The increased offering this week saw 43,053 bales come to market. Growers were more satisfied with the market levels than prior to the recess with just 6.4% of the offering passed in. This meant 40, 290 bales were cleared to the trade. In the auction weeks since the winter recess, 1,235,391 bales have been cleared to the trade, 223,644 fewer than the same period last year. The average shortfall cleared to the trade compared to the same time last year now sits at 6389 bales per week fewer.

The dollar value for the week was $82.9 million for a combined value of $2.848 billion so far this season. A simple calculation of $ value divided by bales sold gives us $2,058 per bale across all types for the week.

All MPG’s lifted in this weeks market but reports are still indicating a lack of support for lesser style wools. Crossbreds have continued the running streak, gaining another 40 cents to 60 for 28 micron. While Cardings have been slipping for the last six weeks, this weeks strength has supported a lift in the range of 10 to 25 cents for the cardings indicator.

The week ahead

The roster for the next few weeks reflects the predicted drop in availability of fresh wool. Next week just 33,464 bales are rostered for sale with all centres selling on Wednesday and Thursday. The following weeks 34,445 and 30,719 bales are currently forecast on offer.

Weekly wool forwards for week ending 3rd May 2019

The forwards market has been quiet again the last fortnight. We had the Easter break last week, so that’s not unusual, but we had just as few agreements this week as then.

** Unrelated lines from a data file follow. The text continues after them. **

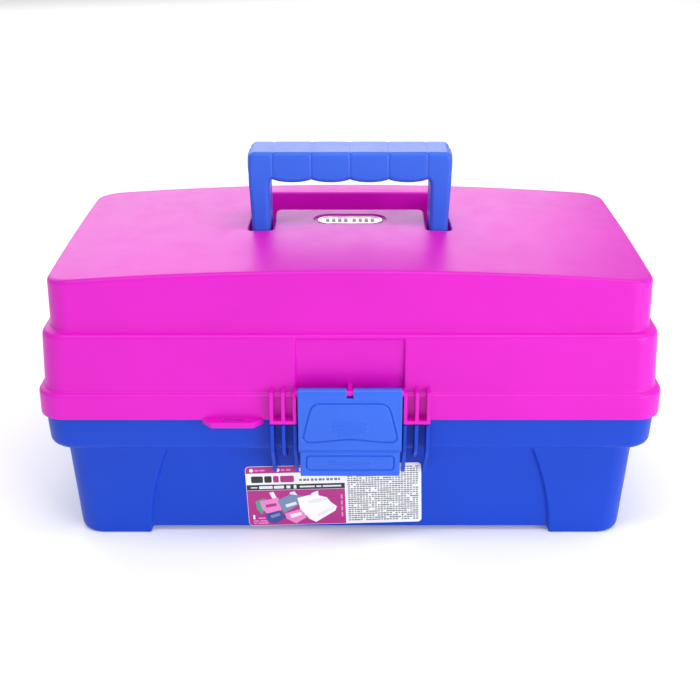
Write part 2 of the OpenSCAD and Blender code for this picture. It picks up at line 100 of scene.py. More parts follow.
class Value:
    """One socket of a shader graph, whose arithmetic adds Math nodes."""

    def __init__(self, graph: "Graph", socket: bpy.types.NodeSocket) -> None:
        """Keep the socket and the graph that it belongs to."""
        self.graph = graph
        self.socket = socket

    def _math(self, operation: str, first: object, second: object) -> "Value":
        """Add one Math node on two operands."""
        return self.graph.node("ShaderNodeMath", {"operation": operation}, {0: first, 1: second})

    def __add__(self, other: object) -> "Value":
        """Sum of two values."""
        return self._math("ADD", self, other)

    def __sub__(self, other: object) -> "Value":
        """Difference of two values."""
        return self._math("SUBTRACT", self, other)

    def __rsub__(self, other: object) -> "Value":
        """Difference with the value on the right."""
        return self._math("SUBTRACT", other, self)

    def __mul__(self, other: object) -> "Value":
        """Product of two values."""
        return self._math("MULTIPLY", self, other)

    __radd__ = __add__
    __rmul__ = __mul__


class Graph:
    """Node tree of one material, written as expressions."""

    def __init__(self, name: str) -> None:
        """Make an empty material with its output node.

        Args:
            name: Name of the material.
        """
        self.material = bpy.data.materials.new(name)
        self.material.use_nodes = True
        self.tree = self.material.node_tree
        self.tree.nodes.clear()
        self.output = self.tree.nodes.new("ShaderNodeOutputMaterial")

    def node(self, kind: str, settings: dict[str, object] | None = None,
             inputs: dict[int | str, object] | None = None, output: int | str = 0) -> Value:
        """Add one node.

        Args:
            kind: Blender's type name of the node.
            settings: Properties of the node, set before its sockets.
            inputs: Socket index or name to a value or a link.
            output: Index or name of the socket to return.

        Returns:
            The chosen output socket.
        """
        node = self.tree.nodes.new(kind)
        for key, setting in (settings or {}).items():
            setattr(node, key, setting)
        for key, value in (inputs or {}).items():
            if isinstance(value, Value):
                self.tree.links.new(value.socket, node.inputs[key])
            else:
                node.inputs[key].default_value = value
        return Value(self, node.outputs[output])

    def place(self) -> Value:
        """Object coordinates, in metres."""
        return self.node("ShaderNodeTexCoord", output="Object")

    def noise(self, scale: float, detail: float = 2.0, roughness: float = 0.5) -> Value:
        """Noise between 0 and 1 over the object's own space.

        Args:
            scale: Features per metre.
            detail: Octaves of finer noise.
            roughness: Strength of the finer octaves.

        Returns:
            The noise factor.
        """
        return self.node("ShaderNodeTexNoise", None, {
            "Vector": self.place(), "Scale": scale, "Detail": detail, "Roughness": roughness})

    def blend(self, factor: Value, low: Sequence[float], high: Sequence[float]) -> Value:
        """Colour between two colours.

        Args:
            factor: 0 gives low and 1 gives high.
            low: Linear RGB.
            high: Linear RGB.

        Returns:
            The mixed colour.
        """
        colours = {0: factor, 6: (*low, 1.0), 7: (*high, 1.0)}
        return self.node("ShaderNodeMix", {"data_type": "RGBA"}, colours, 2)

    def ramp(self, factor: Value, low: float, high: float) -> Value:
        """Stretch the range low to high of a factor to 0 to 1, clamped."""
        return self.node("ShaderNodeMapRange", {"clamp": True}, {
            "Value": factor, "From Min": low, "From Max": high})

    def bump(self, height: Value, distance: float, strength: float = 1.0) -> Value:
        """Normal that follows a height, whose value of 1 stands for a distance in metres."""
        return self.node("ShaderNodeBump", None, {
            "Strength": strength, "Distance": distance, "Height": height})

    def surface(self, inputs: dict[int | str, object]) -> bpy.types.Material:
        """Finish the material as one Principled surface.

        Args:
            inputs: Name of each of its inputs to a value or a link.

        Returns:
            The material.
        """
        shader = self.node("ShaderNodeBsdfPrincipled", None, inputs)
        self.tree.links.new(shader.socket, self.output.inputs["Surface"])
        return self.material


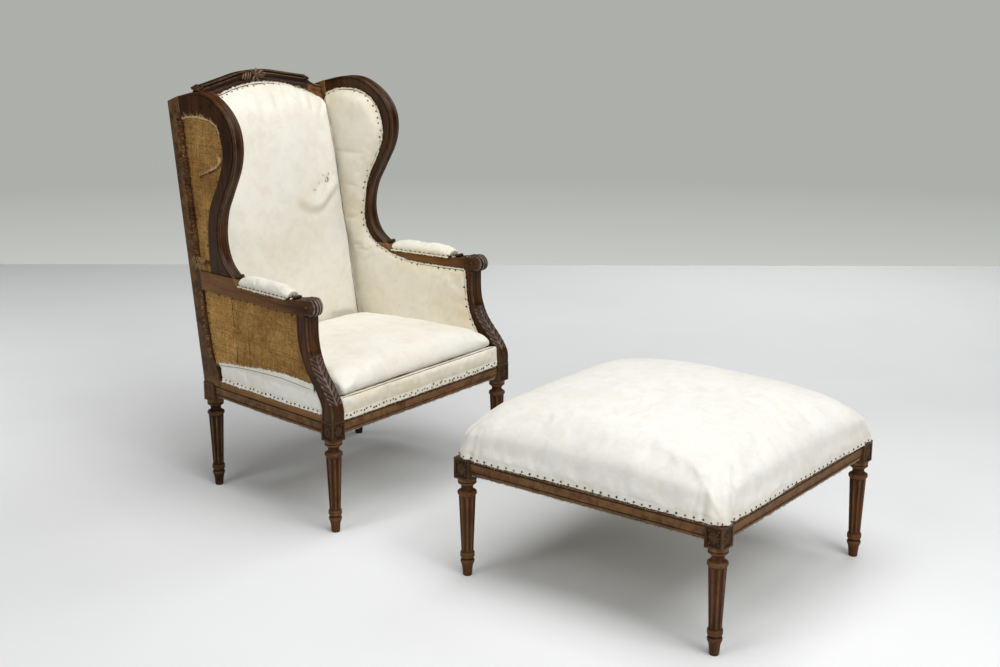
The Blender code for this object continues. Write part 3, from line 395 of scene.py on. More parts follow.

Last week, one trade was dealt for 21 Micron wool, agreeing on a price of 2,250¢ for July, the same price as the June agreements from the week before. The other trade was for 28 Micron wool, agreeing at 1,030¢ for November.

This week, both trades were for 21 Micron wool, one for June at 2,250¢ and the other for October at 2,125¢. The forwards curve is still looking pretty flat, so we don’t expect to see a lot of movement in prices for some time.

Supply disruptions and Merino moves

Over a couple of weeks of supply disruptions, lamb and sheep markets have largely been treading water. There have, however, been some interesting moves in the Merino lamb category, if not in the prime lamb space.

Lamb slaughter rates plummeted last week as Good Friday took out a day’s slaughter and probably any Saturday morning shifts as well. Lamb slaughter was down 25%, which is obviously more than one day’s slaughter, so perhaps things are starting to tighten.

Sheep slaughter was down before Easter, having lost 32% since the last week in March. Good Friday only took out a further 4% (Figure 1), so there might have been a bit of a shift back to sheep.

Lamb and mutton markets were largely steady this week, with the Eastern States Trade Lamb Indicator (ESTLI) down 5¢ to 721¢/kg cwt and the East Coast Mutton Indicator losing 5¢ to 506¢/kg cwt.

The only real movement in the east coast indicators this week came from Merino Lambs. Figure 2 shows the East Coast Merino Lamb Indicator stopped just under 700¢ at 692¢/kg cwt. Merino lambs saw a gain of 29¢ and sit 160¢ above the same time last year. We are probably seeing tighter supply from the ordinary season, combined with stronger demand for Merino producers looking to restock.

There has been some good rain in western NSW this week, which while not drought-breaking, is the best they’ve had for some time. There might not be many sheep left out there but it can only be good for demand.

Next week?:

Next week will get back to more normal supply with full weeks resuming. There is still no real rain on the forecast but the recent move in sheep supply might be a pointer to what is to come, for both sheep and lambs.  Forward prices are starting to move towards 800¢ for June and July, but will it be enough?